▶ [Exercise] Below is a listing. Gather each line of it that contains "before".

▶ [Listed records]
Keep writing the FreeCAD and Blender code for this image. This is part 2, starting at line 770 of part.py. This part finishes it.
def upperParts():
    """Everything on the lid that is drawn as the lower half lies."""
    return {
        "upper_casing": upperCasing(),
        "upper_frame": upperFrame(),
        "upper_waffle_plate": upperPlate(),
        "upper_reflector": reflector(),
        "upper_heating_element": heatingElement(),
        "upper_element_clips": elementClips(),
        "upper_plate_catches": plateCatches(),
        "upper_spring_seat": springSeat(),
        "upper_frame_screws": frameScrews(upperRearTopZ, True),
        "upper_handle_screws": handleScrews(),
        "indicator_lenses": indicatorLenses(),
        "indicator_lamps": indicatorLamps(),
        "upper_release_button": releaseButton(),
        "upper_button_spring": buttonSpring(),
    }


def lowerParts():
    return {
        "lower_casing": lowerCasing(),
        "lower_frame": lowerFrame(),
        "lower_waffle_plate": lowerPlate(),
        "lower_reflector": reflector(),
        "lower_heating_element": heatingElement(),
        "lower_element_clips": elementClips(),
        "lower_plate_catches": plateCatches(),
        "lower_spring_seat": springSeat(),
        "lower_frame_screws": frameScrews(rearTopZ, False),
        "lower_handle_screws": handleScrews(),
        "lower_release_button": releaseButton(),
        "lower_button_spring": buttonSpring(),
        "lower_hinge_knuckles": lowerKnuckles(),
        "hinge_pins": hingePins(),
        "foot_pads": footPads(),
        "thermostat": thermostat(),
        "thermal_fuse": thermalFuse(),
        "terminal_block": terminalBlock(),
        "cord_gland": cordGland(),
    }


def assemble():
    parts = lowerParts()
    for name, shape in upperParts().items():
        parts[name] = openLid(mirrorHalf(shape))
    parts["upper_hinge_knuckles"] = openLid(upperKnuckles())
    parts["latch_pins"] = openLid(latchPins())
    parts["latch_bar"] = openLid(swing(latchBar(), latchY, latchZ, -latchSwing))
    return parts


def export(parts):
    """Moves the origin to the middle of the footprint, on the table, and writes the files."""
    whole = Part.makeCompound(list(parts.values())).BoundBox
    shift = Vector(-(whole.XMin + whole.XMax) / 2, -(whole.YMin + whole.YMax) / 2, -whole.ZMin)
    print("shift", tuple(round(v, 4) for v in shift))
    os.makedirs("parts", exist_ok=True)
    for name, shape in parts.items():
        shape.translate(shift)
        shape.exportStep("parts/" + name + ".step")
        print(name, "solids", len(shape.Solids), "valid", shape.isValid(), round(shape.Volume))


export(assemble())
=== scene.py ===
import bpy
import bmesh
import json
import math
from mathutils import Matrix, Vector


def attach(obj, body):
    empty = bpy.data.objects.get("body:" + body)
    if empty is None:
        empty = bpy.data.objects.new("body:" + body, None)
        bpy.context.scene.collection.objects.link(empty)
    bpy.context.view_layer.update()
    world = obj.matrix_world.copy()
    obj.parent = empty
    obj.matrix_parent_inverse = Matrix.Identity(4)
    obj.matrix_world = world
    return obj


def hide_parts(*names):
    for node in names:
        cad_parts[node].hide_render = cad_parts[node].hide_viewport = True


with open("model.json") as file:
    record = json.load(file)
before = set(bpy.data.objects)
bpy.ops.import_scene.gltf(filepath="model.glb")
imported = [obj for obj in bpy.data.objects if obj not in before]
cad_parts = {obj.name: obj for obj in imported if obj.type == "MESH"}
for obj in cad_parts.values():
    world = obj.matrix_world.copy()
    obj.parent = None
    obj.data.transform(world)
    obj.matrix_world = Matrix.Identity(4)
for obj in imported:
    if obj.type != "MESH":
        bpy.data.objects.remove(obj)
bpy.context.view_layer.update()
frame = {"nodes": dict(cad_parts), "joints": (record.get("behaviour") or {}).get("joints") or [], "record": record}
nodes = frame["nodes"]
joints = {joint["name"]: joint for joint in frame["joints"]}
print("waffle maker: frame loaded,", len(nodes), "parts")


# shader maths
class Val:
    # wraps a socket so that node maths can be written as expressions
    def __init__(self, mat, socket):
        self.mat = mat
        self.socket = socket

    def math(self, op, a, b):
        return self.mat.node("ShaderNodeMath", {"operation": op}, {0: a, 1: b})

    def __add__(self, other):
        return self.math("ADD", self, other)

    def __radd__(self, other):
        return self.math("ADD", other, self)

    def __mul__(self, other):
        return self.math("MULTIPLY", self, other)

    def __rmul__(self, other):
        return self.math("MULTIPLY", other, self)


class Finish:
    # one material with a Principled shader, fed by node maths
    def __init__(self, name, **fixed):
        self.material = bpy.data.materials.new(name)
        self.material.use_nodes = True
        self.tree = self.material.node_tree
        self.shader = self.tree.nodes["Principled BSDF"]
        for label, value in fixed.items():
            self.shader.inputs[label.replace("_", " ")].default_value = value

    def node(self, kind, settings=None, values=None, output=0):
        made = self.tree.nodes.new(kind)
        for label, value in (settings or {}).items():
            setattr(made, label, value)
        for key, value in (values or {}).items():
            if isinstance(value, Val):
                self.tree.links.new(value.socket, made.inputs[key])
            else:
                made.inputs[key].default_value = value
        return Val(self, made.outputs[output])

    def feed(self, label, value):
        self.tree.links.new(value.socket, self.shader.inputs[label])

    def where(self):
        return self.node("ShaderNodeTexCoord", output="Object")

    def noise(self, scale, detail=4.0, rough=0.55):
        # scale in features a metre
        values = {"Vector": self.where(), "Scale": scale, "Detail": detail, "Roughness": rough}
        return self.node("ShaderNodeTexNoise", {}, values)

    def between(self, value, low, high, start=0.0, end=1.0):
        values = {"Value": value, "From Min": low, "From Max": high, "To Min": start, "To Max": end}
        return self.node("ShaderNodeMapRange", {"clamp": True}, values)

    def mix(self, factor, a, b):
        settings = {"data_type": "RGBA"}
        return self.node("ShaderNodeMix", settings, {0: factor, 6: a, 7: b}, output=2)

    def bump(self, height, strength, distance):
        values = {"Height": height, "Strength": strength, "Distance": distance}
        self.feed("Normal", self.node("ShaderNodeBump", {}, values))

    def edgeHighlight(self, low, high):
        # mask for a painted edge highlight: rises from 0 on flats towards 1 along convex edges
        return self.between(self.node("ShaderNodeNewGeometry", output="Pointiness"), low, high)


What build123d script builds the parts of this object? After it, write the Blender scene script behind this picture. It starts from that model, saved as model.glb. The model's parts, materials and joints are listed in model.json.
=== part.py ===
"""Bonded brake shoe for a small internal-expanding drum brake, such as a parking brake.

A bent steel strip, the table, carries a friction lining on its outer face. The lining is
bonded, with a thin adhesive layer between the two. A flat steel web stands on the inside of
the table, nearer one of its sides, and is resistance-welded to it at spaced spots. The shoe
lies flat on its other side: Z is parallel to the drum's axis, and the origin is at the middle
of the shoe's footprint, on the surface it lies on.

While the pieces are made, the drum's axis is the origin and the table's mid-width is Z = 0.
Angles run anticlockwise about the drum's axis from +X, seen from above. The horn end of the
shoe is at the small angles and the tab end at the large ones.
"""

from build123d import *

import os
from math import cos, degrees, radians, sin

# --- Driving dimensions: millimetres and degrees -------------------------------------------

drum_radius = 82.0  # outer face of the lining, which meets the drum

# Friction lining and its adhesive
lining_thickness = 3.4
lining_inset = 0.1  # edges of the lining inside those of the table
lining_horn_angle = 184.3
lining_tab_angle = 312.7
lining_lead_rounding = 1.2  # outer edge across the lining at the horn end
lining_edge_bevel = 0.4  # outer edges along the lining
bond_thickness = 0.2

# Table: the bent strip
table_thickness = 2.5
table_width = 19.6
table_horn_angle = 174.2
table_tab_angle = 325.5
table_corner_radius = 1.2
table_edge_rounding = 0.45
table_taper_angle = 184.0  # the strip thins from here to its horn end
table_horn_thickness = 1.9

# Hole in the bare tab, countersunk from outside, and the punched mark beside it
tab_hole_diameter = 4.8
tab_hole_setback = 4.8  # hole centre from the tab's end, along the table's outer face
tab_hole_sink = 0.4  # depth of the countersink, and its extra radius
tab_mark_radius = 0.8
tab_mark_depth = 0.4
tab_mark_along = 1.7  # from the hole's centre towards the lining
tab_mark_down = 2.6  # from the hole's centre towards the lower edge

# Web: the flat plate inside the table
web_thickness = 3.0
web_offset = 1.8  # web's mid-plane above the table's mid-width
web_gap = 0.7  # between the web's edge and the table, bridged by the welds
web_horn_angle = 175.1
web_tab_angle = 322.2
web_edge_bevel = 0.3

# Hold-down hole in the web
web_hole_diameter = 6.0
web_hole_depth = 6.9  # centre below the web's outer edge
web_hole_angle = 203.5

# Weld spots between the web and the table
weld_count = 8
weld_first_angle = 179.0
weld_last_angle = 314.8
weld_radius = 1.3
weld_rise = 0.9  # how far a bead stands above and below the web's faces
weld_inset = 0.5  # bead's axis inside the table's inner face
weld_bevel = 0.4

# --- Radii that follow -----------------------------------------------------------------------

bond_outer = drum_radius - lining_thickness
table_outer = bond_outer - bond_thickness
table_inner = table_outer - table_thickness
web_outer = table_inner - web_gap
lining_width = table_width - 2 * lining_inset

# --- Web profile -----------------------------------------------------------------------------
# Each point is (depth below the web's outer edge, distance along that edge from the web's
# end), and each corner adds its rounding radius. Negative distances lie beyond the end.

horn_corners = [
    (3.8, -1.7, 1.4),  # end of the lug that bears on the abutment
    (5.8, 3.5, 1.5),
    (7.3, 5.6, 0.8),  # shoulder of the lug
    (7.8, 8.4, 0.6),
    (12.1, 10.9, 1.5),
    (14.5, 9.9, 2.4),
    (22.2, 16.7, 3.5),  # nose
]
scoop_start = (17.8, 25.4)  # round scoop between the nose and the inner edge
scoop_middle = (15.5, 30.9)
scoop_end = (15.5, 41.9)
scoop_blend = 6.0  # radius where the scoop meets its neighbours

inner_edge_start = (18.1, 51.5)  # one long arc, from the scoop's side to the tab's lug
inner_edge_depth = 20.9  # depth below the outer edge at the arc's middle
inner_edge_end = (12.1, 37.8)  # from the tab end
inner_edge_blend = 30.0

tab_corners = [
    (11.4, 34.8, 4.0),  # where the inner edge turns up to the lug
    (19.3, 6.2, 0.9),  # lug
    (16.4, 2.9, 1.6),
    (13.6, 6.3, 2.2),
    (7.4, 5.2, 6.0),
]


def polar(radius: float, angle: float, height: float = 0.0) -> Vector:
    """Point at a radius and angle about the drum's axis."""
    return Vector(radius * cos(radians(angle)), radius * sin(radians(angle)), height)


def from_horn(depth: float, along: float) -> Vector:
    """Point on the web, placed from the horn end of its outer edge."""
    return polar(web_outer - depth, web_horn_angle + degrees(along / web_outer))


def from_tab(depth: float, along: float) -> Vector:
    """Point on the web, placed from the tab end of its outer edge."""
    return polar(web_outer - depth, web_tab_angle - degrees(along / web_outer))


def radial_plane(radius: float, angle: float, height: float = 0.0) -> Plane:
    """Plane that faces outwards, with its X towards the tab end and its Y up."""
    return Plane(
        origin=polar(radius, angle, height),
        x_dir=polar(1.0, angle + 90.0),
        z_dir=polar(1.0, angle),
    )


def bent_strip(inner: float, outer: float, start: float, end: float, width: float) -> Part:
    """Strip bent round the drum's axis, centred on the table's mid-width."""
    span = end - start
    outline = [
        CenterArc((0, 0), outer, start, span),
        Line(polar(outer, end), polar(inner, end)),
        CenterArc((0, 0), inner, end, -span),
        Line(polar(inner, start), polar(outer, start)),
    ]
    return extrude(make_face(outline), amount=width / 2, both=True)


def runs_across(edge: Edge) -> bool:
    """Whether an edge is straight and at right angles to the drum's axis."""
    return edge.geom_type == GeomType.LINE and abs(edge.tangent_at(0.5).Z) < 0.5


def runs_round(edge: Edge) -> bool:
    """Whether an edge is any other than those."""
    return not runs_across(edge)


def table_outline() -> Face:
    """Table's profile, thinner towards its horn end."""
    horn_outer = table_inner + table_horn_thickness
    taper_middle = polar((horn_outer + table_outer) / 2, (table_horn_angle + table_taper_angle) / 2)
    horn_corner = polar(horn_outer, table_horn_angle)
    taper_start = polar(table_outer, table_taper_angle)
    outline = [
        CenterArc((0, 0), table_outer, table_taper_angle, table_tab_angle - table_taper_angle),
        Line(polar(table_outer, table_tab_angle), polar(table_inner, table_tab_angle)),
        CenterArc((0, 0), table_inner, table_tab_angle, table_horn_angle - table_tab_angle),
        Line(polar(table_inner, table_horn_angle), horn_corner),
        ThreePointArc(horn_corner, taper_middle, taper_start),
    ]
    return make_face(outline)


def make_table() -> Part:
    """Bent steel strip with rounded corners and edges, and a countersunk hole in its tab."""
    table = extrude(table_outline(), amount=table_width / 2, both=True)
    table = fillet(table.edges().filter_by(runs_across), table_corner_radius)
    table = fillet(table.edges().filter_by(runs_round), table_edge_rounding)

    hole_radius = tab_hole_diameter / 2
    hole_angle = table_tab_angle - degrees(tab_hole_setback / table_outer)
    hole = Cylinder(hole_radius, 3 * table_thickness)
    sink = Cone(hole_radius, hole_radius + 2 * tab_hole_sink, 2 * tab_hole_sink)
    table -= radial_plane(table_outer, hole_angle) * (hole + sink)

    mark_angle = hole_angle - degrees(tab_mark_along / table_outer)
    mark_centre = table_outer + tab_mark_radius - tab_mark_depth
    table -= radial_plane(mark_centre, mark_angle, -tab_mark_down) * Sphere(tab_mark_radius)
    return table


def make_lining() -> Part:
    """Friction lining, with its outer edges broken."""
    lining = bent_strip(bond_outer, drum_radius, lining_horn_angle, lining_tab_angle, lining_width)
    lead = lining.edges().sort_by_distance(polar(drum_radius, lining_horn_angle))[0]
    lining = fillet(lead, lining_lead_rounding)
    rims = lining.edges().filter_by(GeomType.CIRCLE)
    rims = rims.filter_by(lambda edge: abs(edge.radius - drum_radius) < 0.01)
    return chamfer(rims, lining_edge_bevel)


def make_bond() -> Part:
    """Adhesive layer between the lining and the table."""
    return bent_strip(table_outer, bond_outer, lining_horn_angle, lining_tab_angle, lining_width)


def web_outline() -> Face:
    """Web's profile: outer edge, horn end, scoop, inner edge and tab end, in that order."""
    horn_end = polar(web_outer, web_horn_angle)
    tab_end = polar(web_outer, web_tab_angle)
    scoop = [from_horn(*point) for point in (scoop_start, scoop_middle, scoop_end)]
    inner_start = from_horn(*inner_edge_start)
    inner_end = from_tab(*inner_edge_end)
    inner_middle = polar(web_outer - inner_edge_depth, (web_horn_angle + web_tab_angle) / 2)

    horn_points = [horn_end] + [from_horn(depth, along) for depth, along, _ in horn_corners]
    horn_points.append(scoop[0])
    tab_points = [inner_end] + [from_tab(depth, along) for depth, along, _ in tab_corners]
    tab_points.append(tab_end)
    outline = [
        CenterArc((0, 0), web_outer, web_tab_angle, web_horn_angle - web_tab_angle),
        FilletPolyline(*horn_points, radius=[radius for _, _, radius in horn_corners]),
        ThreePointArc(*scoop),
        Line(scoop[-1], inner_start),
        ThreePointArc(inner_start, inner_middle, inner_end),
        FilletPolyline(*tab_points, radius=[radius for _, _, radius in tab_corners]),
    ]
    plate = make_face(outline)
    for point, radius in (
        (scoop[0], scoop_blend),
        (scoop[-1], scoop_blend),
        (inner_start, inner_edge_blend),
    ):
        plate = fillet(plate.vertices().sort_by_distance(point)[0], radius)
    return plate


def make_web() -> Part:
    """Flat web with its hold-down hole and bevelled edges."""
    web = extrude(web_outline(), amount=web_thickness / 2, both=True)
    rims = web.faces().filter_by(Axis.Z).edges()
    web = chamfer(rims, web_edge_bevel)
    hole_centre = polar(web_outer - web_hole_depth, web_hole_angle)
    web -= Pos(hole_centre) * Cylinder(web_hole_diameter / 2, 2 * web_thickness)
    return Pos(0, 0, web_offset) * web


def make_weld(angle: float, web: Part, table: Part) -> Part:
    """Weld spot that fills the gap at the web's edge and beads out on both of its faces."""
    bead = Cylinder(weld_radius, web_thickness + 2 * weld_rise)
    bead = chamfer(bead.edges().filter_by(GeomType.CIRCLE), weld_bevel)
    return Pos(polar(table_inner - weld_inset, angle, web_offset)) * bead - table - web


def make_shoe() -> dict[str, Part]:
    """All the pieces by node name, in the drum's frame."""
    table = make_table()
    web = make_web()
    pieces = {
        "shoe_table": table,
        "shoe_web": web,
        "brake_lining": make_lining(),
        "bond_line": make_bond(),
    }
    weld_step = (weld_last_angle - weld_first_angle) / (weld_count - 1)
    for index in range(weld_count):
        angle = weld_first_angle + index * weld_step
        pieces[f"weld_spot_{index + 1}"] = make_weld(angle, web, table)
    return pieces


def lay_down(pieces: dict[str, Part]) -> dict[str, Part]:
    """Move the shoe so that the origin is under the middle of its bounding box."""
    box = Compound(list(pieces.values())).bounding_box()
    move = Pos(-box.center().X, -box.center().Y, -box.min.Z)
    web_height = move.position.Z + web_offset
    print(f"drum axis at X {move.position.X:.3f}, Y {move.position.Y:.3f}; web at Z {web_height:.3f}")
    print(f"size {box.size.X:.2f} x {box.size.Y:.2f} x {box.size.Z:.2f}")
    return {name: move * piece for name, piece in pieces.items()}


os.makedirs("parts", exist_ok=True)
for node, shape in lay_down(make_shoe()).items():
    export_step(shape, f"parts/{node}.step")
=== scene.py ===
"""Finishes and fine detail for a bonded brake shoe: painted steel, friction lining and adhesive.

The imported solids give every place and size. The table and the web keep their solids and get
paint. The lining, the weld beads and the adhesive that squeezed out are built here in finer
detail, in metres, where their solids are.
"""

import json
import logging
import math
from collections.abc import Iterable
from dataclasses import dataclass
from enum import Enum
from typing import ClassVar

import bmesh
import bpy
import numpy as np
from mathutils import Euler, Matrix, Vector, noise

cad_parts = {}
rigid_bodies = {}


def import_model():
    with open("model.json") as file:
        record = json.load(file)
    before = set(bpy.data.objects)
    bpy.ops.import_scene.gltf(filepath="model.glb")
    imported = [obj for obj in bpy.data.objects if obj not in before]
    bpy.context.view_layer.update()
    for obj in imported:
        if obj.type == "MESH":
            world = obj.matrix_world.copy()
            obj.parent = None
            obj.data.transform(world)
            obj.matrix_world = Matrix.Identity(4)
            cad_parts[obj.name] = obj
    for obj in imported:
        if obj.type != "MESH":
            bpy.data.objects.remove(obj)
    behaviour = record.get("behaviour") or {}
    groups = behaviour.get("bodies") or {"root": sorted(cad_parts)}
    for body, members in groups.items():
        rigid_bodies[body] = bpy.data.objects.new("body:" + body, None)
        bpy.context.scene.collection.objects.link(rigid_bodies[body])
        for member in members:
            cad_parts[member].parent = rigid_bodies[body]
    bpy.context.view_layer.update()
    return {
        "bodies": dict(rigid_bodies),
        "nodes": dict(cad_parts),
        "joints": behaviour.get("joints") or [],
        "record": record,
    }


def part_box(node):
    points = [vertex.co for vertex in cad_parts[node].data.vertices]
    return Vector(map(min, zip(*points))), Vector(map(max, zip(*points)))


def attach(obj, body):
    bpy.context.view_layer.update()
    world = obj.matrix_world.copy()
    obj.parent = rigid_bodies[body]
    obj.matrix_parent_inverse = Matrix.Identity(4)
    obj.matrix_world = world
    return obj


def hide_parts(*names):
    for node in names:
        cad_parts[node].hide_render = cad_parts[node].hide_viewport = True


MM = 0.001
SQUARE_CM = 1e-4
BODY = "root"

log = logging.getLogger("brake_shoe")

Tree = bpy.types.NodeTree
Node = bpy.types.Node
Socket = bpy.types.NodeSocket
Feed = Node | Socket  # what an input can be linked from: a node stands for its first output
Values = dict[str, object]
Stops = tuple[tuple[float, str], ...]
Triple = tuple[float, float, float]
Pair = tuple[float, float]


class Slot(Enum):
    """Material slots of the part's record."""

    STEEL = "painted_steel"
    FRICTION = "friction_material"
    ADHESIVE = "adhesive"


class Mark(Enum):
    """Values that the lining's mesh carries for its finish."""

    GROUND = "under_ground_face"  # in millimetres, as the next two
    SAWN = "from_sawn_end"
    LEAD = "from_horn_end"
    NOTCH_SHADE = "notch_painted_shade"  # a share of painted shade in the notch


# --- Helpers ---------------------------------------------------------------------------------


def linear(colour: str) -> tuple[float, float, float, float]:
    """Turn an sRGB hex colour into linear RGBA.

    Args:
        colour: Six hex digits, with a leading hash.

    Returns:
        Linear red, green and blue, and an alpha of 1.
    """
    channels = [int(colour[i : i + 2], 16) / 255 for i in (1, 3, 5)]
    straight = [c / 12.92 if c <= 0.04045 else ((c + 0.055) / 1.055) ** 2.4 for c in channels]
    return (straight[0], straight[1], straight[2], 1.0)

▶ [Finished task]
before = set(bpy.data.objects)
imported = [obj for obj in bpy.data.objects if obj not in before]
    before = set(bpy.data.objects)
    imported = [obj for obj in bpy.data.objects if obj not in before]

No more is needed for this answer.